Set down exactly the lines from the one with "bulb_inset = CURL_BULB_RADIUS / 2" to the one with "for node in", both included, and no line outside that range.
....................
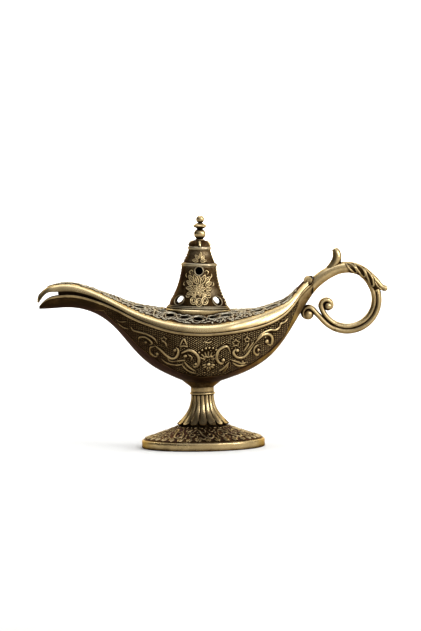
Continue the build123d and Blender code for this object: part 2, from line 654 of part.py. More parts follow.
# Two strands, each ending in a curl with a bulb
strand = [STRAND_HALF_DEPTH, STRAND_HALF_WIDTH]
inner_radius = STRAP_RING_RADIUS - STRAND_STEP
inner_ring = bent(ring, inner_radius, STRAP_RING_END, STRAP_RING_END - INNER_RING_END, *strand)
inner_curl_centre = on_circle(ring, inner_radius - INNER_CURL_RADIUS, INNER_RING_END)
inner_curl = bent(inner_curl_centre, INNER_CURL_RADIUS, INNER_RING_END, CURL_TURN, *strand)
outer_ring = bent(ring, STRAP_RING_RADIUS, STRAP_RING_END, STRAP_RING_END - OUTER_RING_END, *strand)
outer_end = on_circle(ring, STRAP_RING_RADIUS, OUTER_RING_END)
lead_angle = radians(OUTER_RING_END - 90)
lead_way = (cos(lead_angle), sin(lead_angle))
lead_plane = Plane(
    origin=(outer_end[0], 0, outer_end[1]),
    x_dir=(cos(radians(OUTER_RING_END)), 0, sin(radians(OUTER_RING_END))),
    z_dir=(lead_way[0], 0, lead_way[1]),
)
outer_lead = extrude(lead_plane * Ellipse(*strand), OUTER_LEAD)
curl_start = (outer_end[0] + OUTER_LEAD * lead_way[0], outer_end[1] + OUTER_LEAD * lead_way[1])
outer_curl_centre = on_circle(curl_start, OUTER_CURL_RADIUS, OUTER_RING_END)
outer_curl = bent(outer_curl_centre, OUTER_CURL_RADIUS, OUTER_RING_END + 180, -CURL_TURN, *strand)


def bulb(centre, radius, angle):
    """Round end of a curl."""
    x, z = on_circle(centre, radius, angle)
    return Pos(x, 0, z) * Sphere(CURL_BULB_RADIUS)


bulb_inset = CURL_BULB_RADIUS / 2
inner_bulb = bulb(inner_curl_centre, INNER_CURL_RADIUS - bulb_inset, INNER_RING_END - CURL_TURN)
outer_bulb = bulb(outer_curl_centre, OUTER_CURL_RADIUS - bulb_inset, OUTER_RING_END + 180 + CURL_TURN)
handle = strap + lead + leaf + lobes + leaf_tip + thumb_leaf + inner_ring + inner_curl + inner_bulb
handle += outer_ring + outer_lead + outer_curl + outer_bulb
stern_clearance = loft([hull_section(line, -BRAZE_GAP) for line in HULL if line.x > 0])
handle -= stern_clearance

export_step(bowl, "parts/bowl.step")
export_step(handle, "parts/handle.step")
export_step(pedestal, "parts/pedestal.step")
export_step(pedestal_screw, "parts/pedestal_screw.step")
export_step(pedestal_washer, "parts/pedestal_washer.step")
export_step(hinge_pin, "parts/hinge_pin.step")
export_step(lid, "parts/lid.step")
export_step(on_dome(dome), "parts/dome.step")
export_step(on_dome(finial), "parts/finial.step")
export_step(on_dome(finial_nut), "parts/finial_nut.step")
export_step(dome_rivets, "parts/dome_rivets.step")
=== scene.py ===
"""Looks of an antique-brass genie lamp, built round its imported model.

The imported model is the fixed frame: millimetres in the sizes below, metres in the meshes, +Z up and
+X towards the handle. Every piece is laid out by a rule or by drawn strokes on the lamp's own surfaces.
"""

import logging
import math
from collections.abc import Callable, Iterable, Sequence
from dataclasses import dataclass, field
from enum import Enum
from typing import NamedTuple

import bmesh
import bpy
import numpy as np
from mathutils import Matrix, Vector


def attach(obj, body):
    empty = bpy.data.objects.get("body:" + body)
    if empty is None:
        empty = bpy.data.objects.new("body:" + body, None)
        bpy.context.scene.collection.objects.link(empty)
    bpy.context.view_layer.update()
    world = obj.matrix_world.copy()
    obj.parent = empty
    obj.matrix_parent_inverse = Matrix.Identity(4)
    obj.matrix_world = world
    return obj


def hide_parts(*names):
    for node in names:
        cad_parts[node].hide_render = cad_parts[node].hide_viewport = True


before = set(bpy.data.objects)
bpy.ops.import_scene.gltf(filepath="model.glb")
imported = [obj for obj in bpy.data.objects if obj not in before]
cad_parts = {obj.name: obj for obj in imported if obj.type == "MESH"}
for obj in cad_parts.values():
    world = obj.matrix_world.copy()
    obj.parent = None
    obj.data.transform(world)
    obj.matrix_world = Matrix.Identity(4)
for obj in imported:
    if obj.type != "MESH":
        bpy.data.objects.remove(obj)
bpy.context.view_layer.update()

LOG = logging.getLogger("lamp")
MM = 0.001
FRONT, BACK = -1, 1

Array = np.ndarray
Material = bpy.types.Material
Socket = bpy.types.NodeSocket
Thing = bpy.types.Object
Point = tuple[float, float]
Place = tuple[float, float, float]
Outline = tuple[Point, ...]
Strokes = tuple[tuple[float, Outline], ...]


class Body(Enum):
    """The two moving bodies of the lamp."""

    BASE = "lamp_base"
    LID = "lid_assembly"


class Slot(Enum):
    """Names of the record's material slots."""

    BOWL = "bowl_brass"
    HANDLE = "handle_brass"
    PEDESTAL = "pedestal_brass"
    LID = "lid_brass"
    DOME = "dome_brass"
    FINIAL = "finial_brass"


# The side view's picture scale: where the foot's middle stands, how many millimetres a step is, and the tilt
SIDE_FOOT = (203.5, 447.0)
SIDE_STEP = 0.4
SIDE_TILT = 0.0192


def side_view(points: Iterable[Point]) -> Array:
    """Turn picture places of the side view into the lamp's x and z.

    Args:
        points: Places across and down the picture.

    Returns:
        One row of x and z in millimetres for each place.
    """
    places = np.asarray(points, float)
    across, up = places[:, 0] - SIDE_FOOT[0], SIDE_FOOT[1] - places[:, 1]
    return SIDE_STEP * np.column_stack([across + up * SIDE_TILT, up - across * SIDE_TILT])


def natural_spline(knots: Sequence[float], values: Sequence[float]) -> Callable[[Array], Array]:
    """Smooth curve through a table, with no bend at its two ends.

    Args:
        knots: Rising places.
        values: The value at each place.

    Returns:
        A function that reads the curve at an array of places.
    """
    x, y = np.asarray(knots, float), np.asarray(values, float)
    step, count = np.diff(x), len(x)
    matrix, right = np.eye(count), np.zeros(count)
    for row in range(1, count - 1):
        matrix[row, row - 1 : row + 2] = step[row - 1], 2 * (step[row - 1] + step[row]), step[row]
        right[row] = 6 * ((y[row + 1] - y[row]) / step[row] - (y[row] - y[row - 1]) / step[row - 1])
    bend = np.linalg.solve(matrix, right)

    def read(place: Array) -> Array:
        """Value of the curve at each place.

        Args:
            place: Places, held within the knots.

        Returns:
            The values.
        """
        place = np.clip(np.asarray(place, float), x[0], x[-1])
        low = np.clip(np.searchsorted(x, place) - 1, 0, count - 2)
        left, ahead, run = place - x[low], x[low + 1] - place, step[low]
        cubic = (bend[low] * ahead**3 + bend[low + 1] * left**3) / (6 * run)
        from_low = y[low] / run - bend[low] * run / 6
        from_high = y[low + 1] / run - bend[low + 1] * run / 6
        return cubic + (from_low * ahead + from_high * left)

    return read


def ease(value: Array) -> Array:
    """Smooth step from 0 to 1."""
    value = np.clip(value, 0, 1)
    return value * value * (3 - 2 * value)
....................
→ Complete answer:
bulb_inset = CURL_BULB_RADIUS / 2
inner_bulb = bulb(inner_curl_centre, INNER_CURL_RADIUS - bulb_inset, INNER_RING_END - CURL_TURN)
outer_bulb = bulb(outer_curl_centre, OUTER_CURL_RADIUS - bulb_inset, OUTER_RING_END + 180 + CURL_TURN)
handle = strap + lead + leaf + lobes + leaf_tip + thumb_leaf + inner_ring + inner_curl + inner_bulb
handle += outer_ring + outer_lead + outer_curl + outer_bulb
stern_clearance = loft([hull_section(line, -BRAZE_GAP) for line in HULL if line.x > 0])
handle -= stern_clearance

export_step(bowl, "parts/bowl.step")
export_step(handle, "parts/handle.step")
export_step(pedestal, "parts/pedestal.step")
export_step(pedestal_screw, "parts/pedestal_screw.step")
export_step(pedestal_washer, "parts/pedestal_washer.step")
export_step(hinge_pin, "parts/hinge_pin.step")
export_step(lid, "parts/lid.step")
export_step(on_dome(dome), "parts/dome.step")
export_step(on_dome(finial), "parts/finial.step")
export_step(on_dome(finial_nut), "parts/finial_nut.step")
export_step(dome_rivets, "parts/dome_rivets.step")
=== scene.py ===
"""Looks of an antique-brass genie lamp, built round its imported model.

The imported model is the fixed frame: millimetres in the sizes below, metres in the meshes, +Z up and
+X towards the handle. Every piece is laid out by a rule or by drawn strokes on the lamp's own surfaces.
"""

import logging
import math
from collections.abc import Callable, Iterable, Sequence
from dataclasses import dataclass, field
from enum import Enum
from typing import NamedTuple

import bmesh
import bpy
import numpy as np
from mathutils import Matrix, Vector


def attach(obj, body):
    empty = bpy.data.objects.get("body:" + body)
    if empty is None:
        empty = bpy.data.objects.new("body:" + body, None)
        bpy.context.scene.collection.objects.link(empty)
    bpy.context.view_layer.update()
    world = obj.matrix_world.copy()
    obj.parent = empty
    obj.matrix_parent_inverse = Matrix.Identity(4)
    obj.matrix_world = world
    return obj


def hide_parts(*names):
    for node in names:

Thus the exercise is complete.